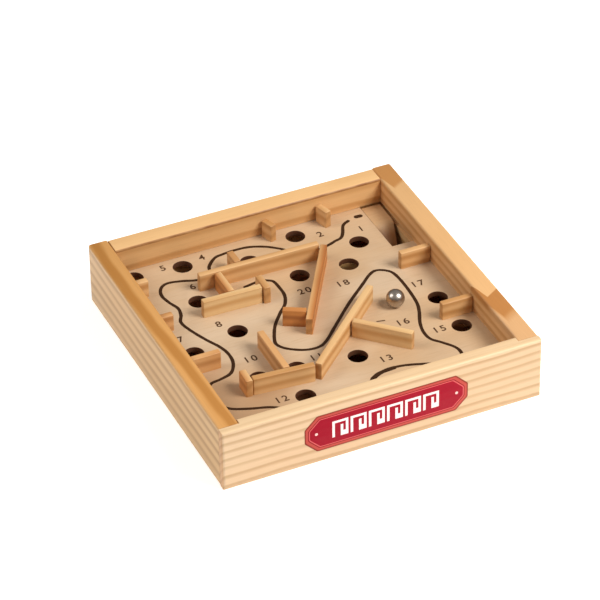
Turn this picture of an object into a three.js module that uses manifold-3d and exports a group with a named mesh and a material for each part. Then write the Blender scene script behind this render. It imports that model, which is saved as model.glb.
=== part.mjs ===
// Hand-held tilt maze: an open pine tray with a play board, glued dividers,
// a return ramp and a loose steel ball.
// Units are millimetres and +Z is up. The origin is the centre of the underside.
// +X runs to the right along the front rail and +Y runs to the back.

import * as THREE from 'three';
import { mergeVertices } from 'three/addons/utils/BufferGeometryUtils.js';
import Module from 'manifold-3d';

// Tray
const SIZE = 120;
const HEIGHT = 24.3;
const RAIL = 7.6;
const FRONT_RAIL = 5.8;
const EDGE_RADIUS = 0.9;
const LIP = 3.1;
const GLUE_GAP = 0.05;

// Play board and bottom panel, both held in grooves of the rails
const FLOOR = 14;
const BOARD_THICKNESS = 2.2;
const PANEL_THICKNESS = 2.4;
const PANEL_RECESS = 0.9;
const GROOVE_DEPTH = 1.6;
const PANEL_CLEARANCE = 0.15;
const HOLE_RADIUS = 3.6;

// Return opening in the back right corner, and the bent ramp that fills its back part
const NOTCH_LEFT = 44;
const NOTCH_FRONT = 25.2;
const RAMP_BACK = 51.5;
const RAMP_RIGHT = 51.5;
const RAMP_FOOT_RIGHT = 47.7;
const RAMP_THICKNESS = 2;
const RAMP_ANGLE = THREE.MathUtils.degToRad(35);
const BEND_BACK = 42;
const TAPER_BACK = 39.5;
const BEND_RADIUS = 5;

// Dividers
const DIVIDER_THICKNESS = 2.5;
const DIVIDER_HEIGHT = 6.8;
const DIVIDER_RADIUS = 0.35;
const RAIL_GAP = 0.1;
const SLANTED_RAIL_GAP = 0.45;

// Ball, a 17/64 inch bearing ball
const BALL_RADIUS = 3.375;
const BALL_PLACE = [29.2, -7.9];
const BALL_GAP = 0.02;

// Label on the front rail
const LABEL_CENTRE = [0.75, 12.5];
const LABEL_WIDTH = 61.5;
const LABEL_HEIGHT = 15;
const LABEL_CORNER = 4.6;
const LABEL_THICKNESS = 0.15;

// Facets
const EDGE_SEGMENTS = 3;
const BEND_SEGMENTS = 5;
const HOLE_SEGMENTS = 12;
const BALL_SEGMENTS = 32;

// Derived places
const OUTER = SIZE / 2;
const INNER = OUTER - RAIL;
const FRONT = OUTER - FRONT_RAIL;
const SHEET_EDGE = INNER + GROOVE_DEPTH - PANEL_CLEARANCE;
const SHEET_FRONT = FRONT + GROOVE_DEPTH - PANEL_CLEARANCE;
const PANEL_TOP = PANEL_RECESS + PANEL_THICKNESS;
const STUB = INNER - RAIL_GAP;
const SLANTED_STUB = INNER - SLANTED_RAIL_GAP;

// Centres of the drop holes, from the back row to the front row
const HOLES = [
  [-47.8, 47.7],
  [-29.3, 46.5],
  [15, 46.1],
  [-6.2, 39],
  [34.4, 32.9],
  [-32.5, 24.7],
  [6.4, 23.4],
  [25.2, 22.1],
  [-27, 2.7],
  [-45.8, -2.5],
  [45, -9.8],
  [-31, -25],
  [-17, -25.5],
  [45.2, -28.2],
  [4.8, -28.5],
  [-20.8, -41],
];

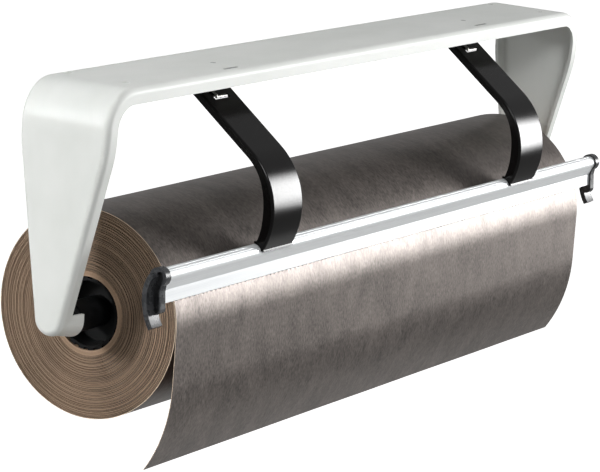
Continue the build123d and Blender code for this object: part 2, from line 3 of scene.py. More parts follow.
import logging
import math
import random
from dataclasses import dataclass, field
from enum import Enum, IntEnum
from typing import Any, Iterable, Iterator, Sequence

import bpy
from mathutils import Matrix, Vector, noise


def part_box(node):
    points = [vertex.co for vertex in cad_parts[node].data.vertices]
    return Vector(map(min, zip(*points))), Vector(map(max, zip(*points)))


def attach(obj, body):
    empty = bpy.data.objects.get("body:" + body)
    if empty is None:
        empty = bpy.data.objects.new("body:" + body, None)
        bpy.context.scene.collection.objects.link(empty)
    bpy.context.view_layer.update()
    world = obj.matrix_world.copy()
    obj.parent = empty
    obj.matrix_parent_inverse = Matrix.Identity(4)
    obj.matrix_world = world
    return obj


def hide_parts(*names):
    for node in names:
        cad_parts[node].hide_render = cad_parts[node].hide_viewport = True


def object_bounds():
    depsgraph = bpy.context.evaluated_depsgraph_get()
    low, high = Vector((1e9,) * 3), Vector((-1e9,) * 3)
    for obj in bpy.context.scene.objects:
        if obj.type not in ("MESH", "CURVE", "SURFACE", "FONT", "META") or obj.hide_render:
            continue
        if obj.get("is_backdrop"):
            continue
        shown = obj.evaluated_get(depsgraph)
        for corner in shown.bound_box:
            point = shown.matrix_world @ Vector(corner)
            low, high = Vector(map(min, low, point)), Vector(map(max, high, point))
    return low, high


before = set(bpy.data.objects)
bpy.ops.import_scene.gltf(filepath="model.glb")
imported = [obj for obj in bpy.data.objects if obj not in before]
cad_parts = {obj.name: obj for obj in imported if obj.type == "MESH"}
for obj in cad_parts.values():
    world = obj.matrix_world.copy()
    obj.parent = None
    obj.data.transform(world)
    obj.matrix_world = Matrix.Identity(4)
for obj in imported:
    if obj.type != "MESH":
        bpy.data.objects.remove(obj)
CAD_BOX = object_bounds()

LOG = logging.getLogger("gift_wrap_cutter")

MM = 0.001  # a millimetre, in metres
WELD_REACH = 1e-6  # facets whose corners are this near share them, in metres
NOISE_LOW, NOISE_HIGH = 0.3, 0.7  # smooth shader noise seldom leaves this band
FINER_SHARE = 0.6  # strength of each finer octave of noise next to the one before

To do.
Your task is to repeat each line of the material exactly.

The reply.
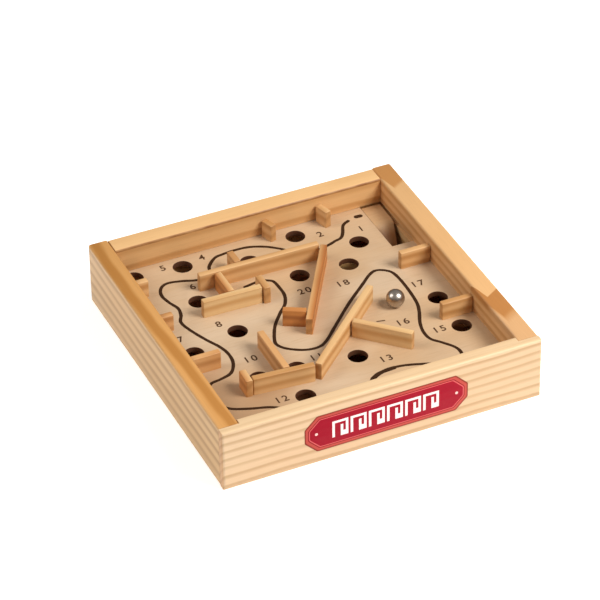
Turn this picture of an object into a three.js module that uses manifold-3d and exports a group with a named mesh and a material for each part. Then write the Blender scene script behind this render. It imports that model, which is saved as model.glb.
=== part.mjs ===
// Hand-held tilt maze: an open pine tray with a play board, glued dividers,
// a return ramp and a loose steel ball.
// Units are millimetres and +Z is up. The origin is the centre of the underside.
// +X runs to the right along the front rail and +Y runs to the back.

import * as THREE from 'three';
import { mergeVertices } from 'three/addons/utils/BufferGeometryUtils.js';
import Module from 'manifold-3d';

// Tray
const SIZE = 120;
const HEIGHT = 24.3;
const RAIL = 7.6;
const FRONT_RAIL = 5.8;
const EDGE_RADIUS = 0.9;
const LIP = 3.1;
const GLUE_GAP = 0.05;

// Play board and bottom panel, both held in grooves of the rails
const FLOOR = 14;
const BOARD_THICKNESS = 2.2;
const PANEL_THICKNESS = 2.4;
const PANEL_RECESS = 0.9;
const GROOVE_DEPTH = 1.6;
const PANEL_CLEARANCE = 0.15;
const HOLE_RADIUS = 3.6;

// Return opening in the back right corner, and the bent ramp that fills its back part
const NOTCH_LEFT = 44;
const NOTCH_FRONT = 25.2;
const RAMP_BACK = 51.5;
const RAMP_RIGHT = 51.5;
const RAMP_FOOT_RIGHT = 47.7;
const RAMP_THICKNESS = 2;
const RAMP_ANGLE = THREE.MathUtils.degToRad(35);
const BEND_BACK = 42;
const TAPER_BACK = 39.5;
const BEND_RADIUS = 5;

// Dividers
const DIVIDER_THICKNESS = 2.5;
const DIVIDER_HEIGHT = 6.8;
const DIVIDER_RADIUS = 0.35;
const RAIL_GAP = 0.1;
const SLANTED_RAIL_GAP = 0.45;

// Ball, a 17/64 inch bearing ball
const BALL_RADIUS = 3.375;
const BALL_PLACE = [29.2, -7.9];
const BALL_GAP = 0.02;

// Label on the front rail
const LABEL_CENTRE = [0.75, 12.5];
const LABEL_WIDTH = 61.5;
const LABEL_HEIGHT = 15;
const LABEL_CORNER = 4.6;
const LABEL_THICKNESS = 0.15;

// Facets
const EDGE_SEGMENTS = 3;
const BEND_SEGMENTS = 5;
const HOLE_SEGMENTS = 12;
const BALL_SEGMENTS = 32;

// Derived places
const OUTER = SIZE / 2;
const INNER = OUTER - RAIL;
const FRONT = OUTER - FRONT_RAIL;
const SHEET_EDGE = INNER + GROOVE_DEPTH - PANEL_CLEARANCE;
const SHEET_FRONT = FRONT + GROOVE_DEPTH - PANEL_CLEARANCE;
const PANEL_TOP = PANEL_RECESS + PANEL_THICKNESS;
const STUB = INNER - RAIL_GAP;
const SLANTED_STUB = INNER - SLANTED_RAIL_GAP;

// Centres of the drop holes, from the back row to the front row
const HOLES = [
  [-47.8, 47.7],
  [-29.3, 46.5],
  [15, 46.1],
  [-6.2, 39],
  [34.4, 32.9],
  [-32.5, 24.7],
  [6.4, 23.4],
  [25.2, 22.1],
  [-27, 2.7],
  [-45.8, -2.5],
  [45, -9.8],
  [-31, -25],
  [-17, -25.5],
  [45.2, -28.2],
  [4.8, -28.5],
  [-20.8, -41],
];

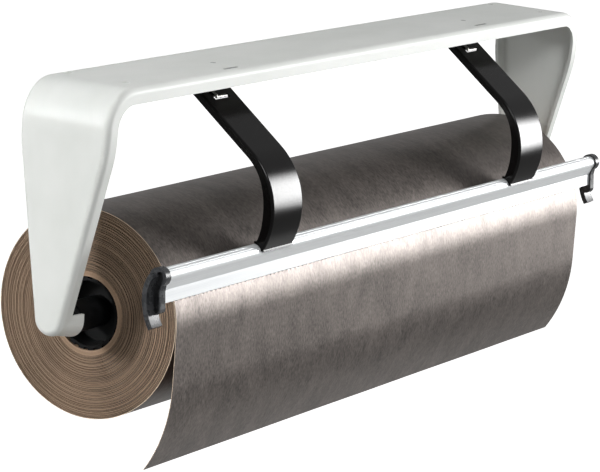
Continue the build123d and Blender code for this object: part 2, from line 3 of scene.py. More parts follow.
import logging
import math
import random
from dataclasses import dataclass, field
from enum import Enum, IntEnum
from typing import Any, Iterable, Iterator, Sequence

import bpy
from mathutils import Matrix, Vector, noise


def part_box(node):
    points = [vertex.co for vertex in cad_parts[node].data.vertices]
    return Vector(map(min, zip(*points))), Vector(map(max, zip(*points)))


def attach(obj, body):
    empty = bpy.data.objects.get("body:" + body)
    if empty is None:
        empty = bpy.data.objects.new("body:" + body, None)
        bpy.context.scene.collection.objects.link(empty)
    bpy.context.view_layer.update()
    world = obj.matrix_world.copy()
    obj.parent = empty
    obj.matrix_parent_inverse = Matrix.Identity(4)
    obj.matrix_world = world
    return obj


def hide_parts(*names):
    for node in names:
        cad_parts[node].hide_render = cad_parts[node].hide_viewport = True


def object_bounds():
    depsgraph = bpy.context.evaluated_depsgraph_get()
    low, high = Vector((1e9,) * 3), Vector((-1e9,) * 3)
    for obj in bpy.context.scene.objects:
        if obj.type not in ("MESH", "CURVE", "SURFACE", "FONT", "META") or obj.hide_render:
            continue
        if obj.get("is_backdrop"):
            continue
        shown = obj.evaluated_get(depsgraph)
        for corner in shown.bound_box:
            point = shown.matrix_world @ Vector(corner)
            low, high = Vector(map(min, low, point)), Vector(map(max, high, point))
    return low, high


before = set(bpy.data.objects)
bpy.ops.import_scene.gltf(filepath="model.glb")
imported = [obj for obj in bpy.data.objects if obj not in before]
cad_parts = {obj.name: obj for obj in imported if obj.type == "MESH"}
for obj in cad_parts.values():
    world = obj.matrix_world.copy()
    obj.parent = None
    obj.data.transform(world)
    obj.matrix_world = Matrix.Identity(4)
for obj in imported:
    if obj.type != "MESH":
        bpy.data.objects.remove(obj)
CAD_BOX = object_bounds()

LOG = logging.getLogger("gift_wrap_cutter")

MM = 0.001  # a millimetre, in metres
WELD_REACH = 1e-6  # facets whose corners are this near share them, in metres
NOISE_LOW, NOISE_HIGH = 0.3, 0.7  # smooth shader noise seldom leaves this band
FINER_SHARE = 0.6  # strength of each finer octave of noise next to the one before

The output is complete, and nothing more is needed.